Belfast, a Fairtrade city

  • Fairtrade

    Fairtrade aims to give better prices, decent working conditions and fair terms of trade for farmers and workers in the developing world. Fairtrade addresses the injustices of modern trade, which can penalise the poorest producers. By getting companies to pay fair prices, it helps these producers to improve their position and have greater control over their own lives. 

  • How we support Fairtrade

    As an organisation, we support Fairtrade by:

    • buying Fairtrade products when possible
    • using tea and coffee products with the Fairtrade mark at meetings and civic events
    • encouraging our catering contractors to use Fairtrade tea and coffee
    • encouraging organisations hosting events in the City Hall to use of Fairtrade products
    • integrating Fairtrade issues into our the council's Climate Plan
    • raising awareness about Fairtrade among our employees and Belfast citizens
  • Fairtrade city status

    Belfast has had Fairtrade City status from the UK Fairtrade Foundation (link opens in a new window) since 2005. Belfast was the first city to gain dual Fairtrade accreditation when we also received accreditation from Fairtrade Ireland (link opens in a new window) in 2006.

  • Belfast Fairtrade Steering Group

    The group is responsible for maintaining Belfast's Fairtrade City status through continued promotion and awareness of Fairtrade.

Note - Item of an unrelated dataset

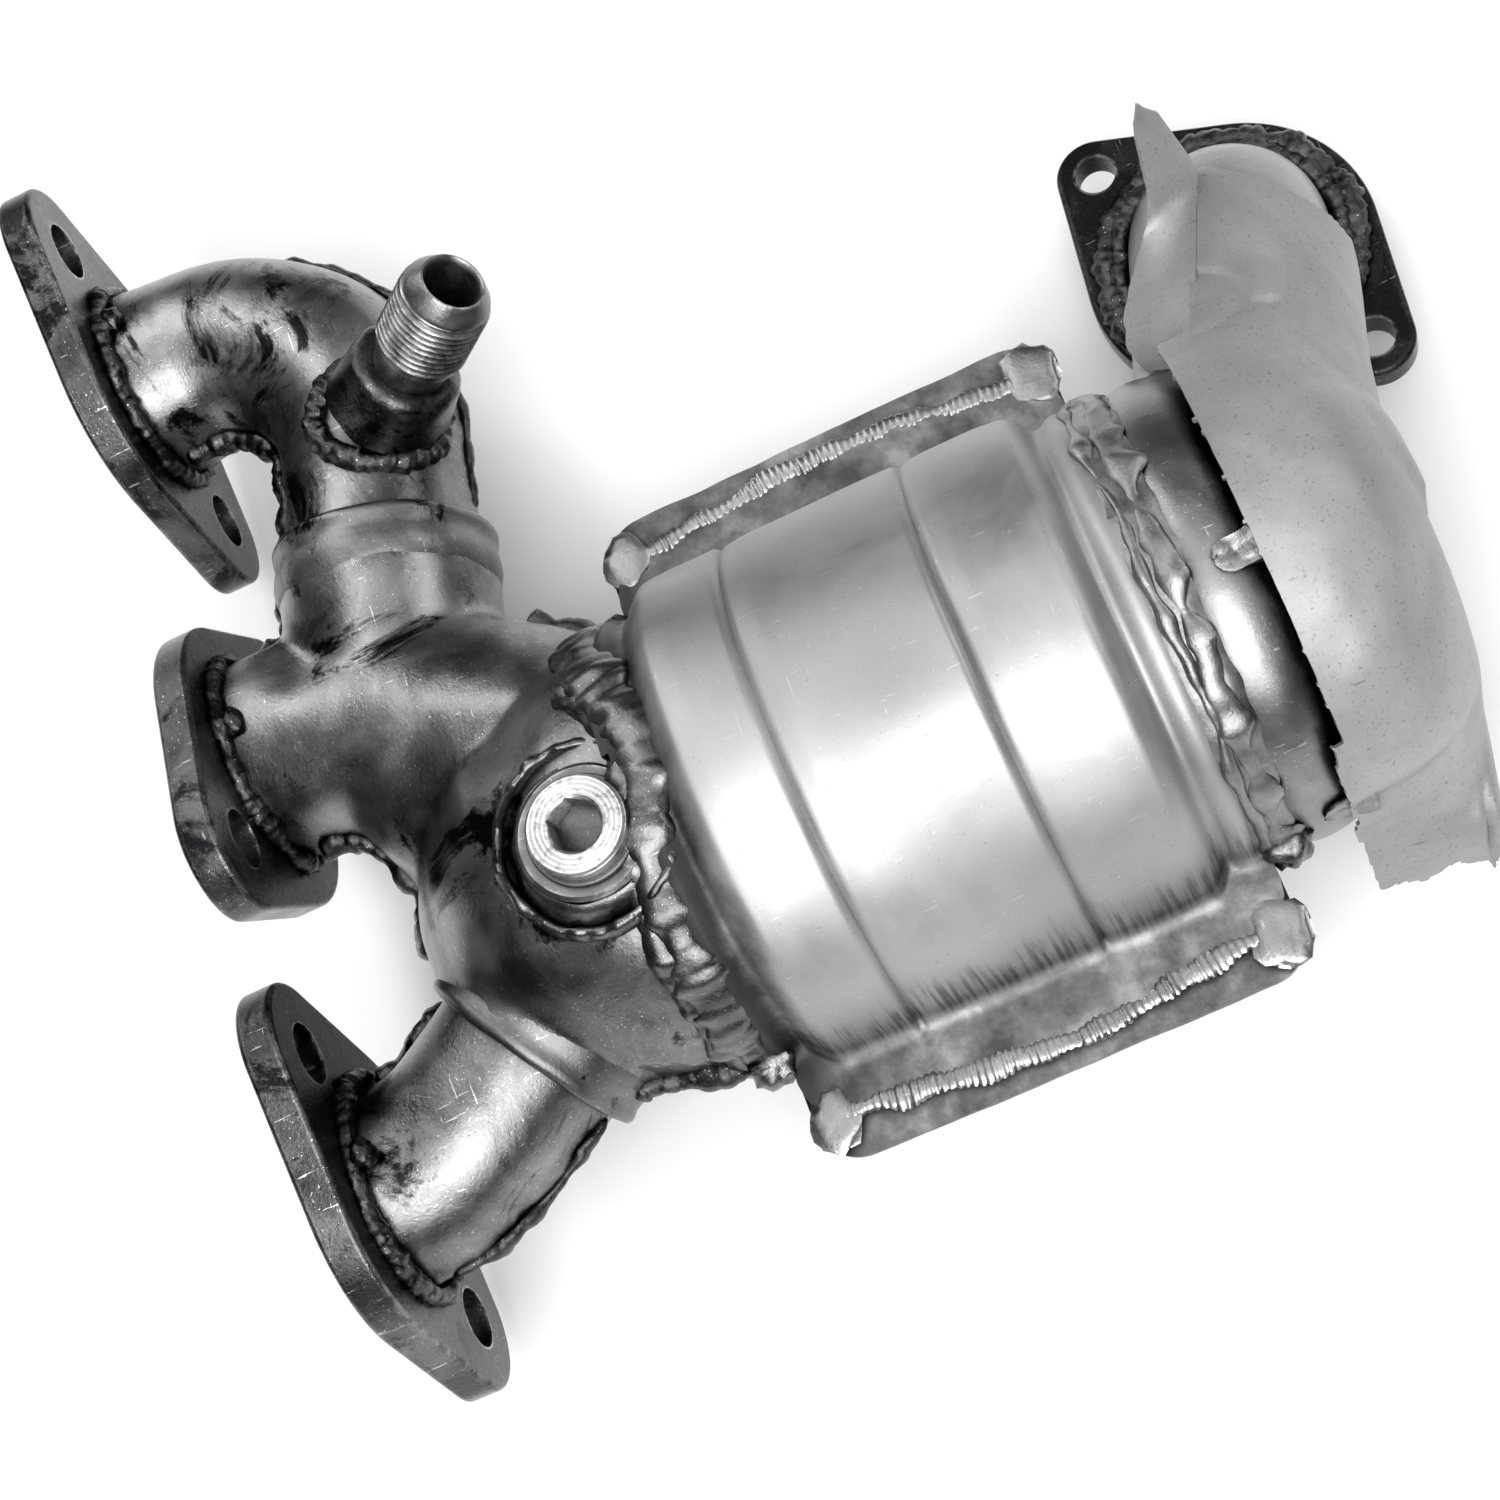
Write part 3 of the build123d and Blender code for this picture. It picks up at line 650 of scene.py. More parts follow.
# finish: (name, dark, light, roughness, mottle, speckle, soot, grain, scratch), other values of worn_steel.
# With a tone, dark and light are shares of that setting.
# The crevice pairs set painted shade where surfaces meet; edge lightens edges, partly as wear and partly as a painted
# highlight; the housing's extra paints a shadow under the shield's edge.
STEELS = {
    "runner_steel": (("runner steel, heat stained", 0.36, 1.3, 0.28, 62.0, 0.8, (30.0, 0.57), 0.3, 0.5),
                     {"tone": "runner_tone", "dent": 0.4, "crevice_shade": (9.0, 0.75)}),
    "collar_steel": (("collar steel, rolled", 0.4, 1.1, 0.38, 48.0, 0.6, (30.0, 0.56), 0.3, 0.5),
                     {"tone": "runner_tone", "dent": 0.4, "crevice_shade": (5.0, 0.8)}),
    "flange_steel": (("flange steel, oily", 0.03, 0.14, 0.26, 80.0, 0.9, (34.0, 0.52), 0.5, 0.5),
                     {"dent": 0.25, "edge": 0.85}),
    "converter_steel": (("converter steel, satin", 0.82, 1.08, 0.53, 20.0, 0.3, (110.0, 0.745), 0.08, 0.3),
                        {"tone": "converter_tone", "dent": 0.12, "crevice_shade": (9.0, 0.75), "extra": seam_marks}),
    "rim_steel": (("rim steel, hatched", 0.16, 0.40, 0.30, 60.0, 0.4, (60.0, 0.66), 0.3, 0.4),
                  {"crevice_shade": (4.0, 0.7), "edge": 0.7}),
    "housing_steel": (("housing steel, grey", 0.13, 0.30, 0.30, 34.0, 0.5, (36.0, 0.70), 0.15, 0.5),
                      {"dent": 0.2, "crevice_shade": (9.0, 0.85), "extra": painted_shadow_under_shield}),
    "tab_steel": (("tab steel, spot welded", 0.12, 0.34, 0.3, 120.0, 0.5, (90.0, 0.6), 0.4, 0.2), {}),
    "liner_steel": (("liner steel, scorched", 0.08, 0.22, 0.4, 60.0, 0.3, (50.0, 0.6), 0.3, 0.3), {}),
    "outlet_steel": (("outlet steel, black", 0.008, 0.035, 0.25, 90.0, 0.35, (40.0, 0.5), 0.5, 0.3),
                     {"dent": 0.3, "edge": 0.3}),
    "fitting_steel": (("fitting steel, turned and stained", 0.08, 0.24, 0.34, 120.0, 0.4, (60.0, 0.66), 0.3, 0.4),
                      {"crevice_shade": (2.5, 0.95), "edge": 0.6}),
    "neck_weld": (("weld metal, stained", 0.05, 0.20, 0.26, 90.0, 0.6, (60.0, 0.66), 0.3, 0.2),
                  {"crevice_shade": (4.0, 0.7)}),
    "outlet_weld": (("weld metal, flaked", 0.14, 0.34, 0.34, 110.0, 0.5, (90.0, 0.66), 0.35, 0.2),
                    {"crevice_shade": (2.0, 0.8)}),
    "weld_steel": (("weld metal", 0.07, 0.30, 0.24, 150.0, 0.7, (80.0, 0.60), 0.5, 0.1), {"crevice_shade": (4.0, 0.85)}),
    "dark_weld": (("weld metal, oily", 0.02, 0.13, 0.18, 150.0, 0.9, (90.0, 0.52), 0.5, 0.1),
                  {"crevice_shade": (4.0, 0.8)}),
    "black_weld": (("weld metal, burnt", 0.02, 0.12, 0.2, 200.0, 0.9, (120.0, 0.56), 0.7, 0.1),
                   {"crevice_shade": (3.0, 0.5)}),
    "washer": (("sealing washer", 0.10, 0.22, 0.4, 200.0, 0.3, None, 0.4, 0.2), {}),
}
OTHER_FINISHES = {
    "plug_steel": lambda: turned_steel("plug steel, turned", (BUNG.x * MM, BUNG.y * MM, 0.0)),
    "shield_sheet": lambda: shield_sheet("shield sheet, aluminised", settings().shield_tone),
    "brick": lambda: honeycomb("brick ceramic"),
    "mat": lambda: fibre("support fibre"),
}
_made = {}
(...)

The group is for people interested in trade injustice and international development through Fairtrade. Group membership is open to the public. The group usually meets every two to three months to discuss ways to advance Fairtrade in Belfast and to support group members in achieving this.

    Joining Belfast Fairtrade Steering Group

    New members are welcome. If you are interested in joining the Belfast Fairtrade Steering Group, email fairtrade@belfastcity.gov.uk

  • Fairtrade Fortnight 2022

    Fairtrade Fortnight takes place for two weeks each year at the end of February and the start of March. Individuals, companies and groups across the UK come together to share stories about the people who:

    • grow our food
    • produce the tea and coffee we drink
    • mine our gold
    • grow cotton for our clothes

    These people are often exploited and underpaid.

    The theme for 2022 was ‘Choose the World You Want’. The festival was online with over 50 virtual events taking place including panel discussions, bake-offs and coffee mornings. Supporters shared the power of Fairtrade. They discussed what needs to happen next to put farmers and workers front and centre of conversations on how to tackle the climate crisis.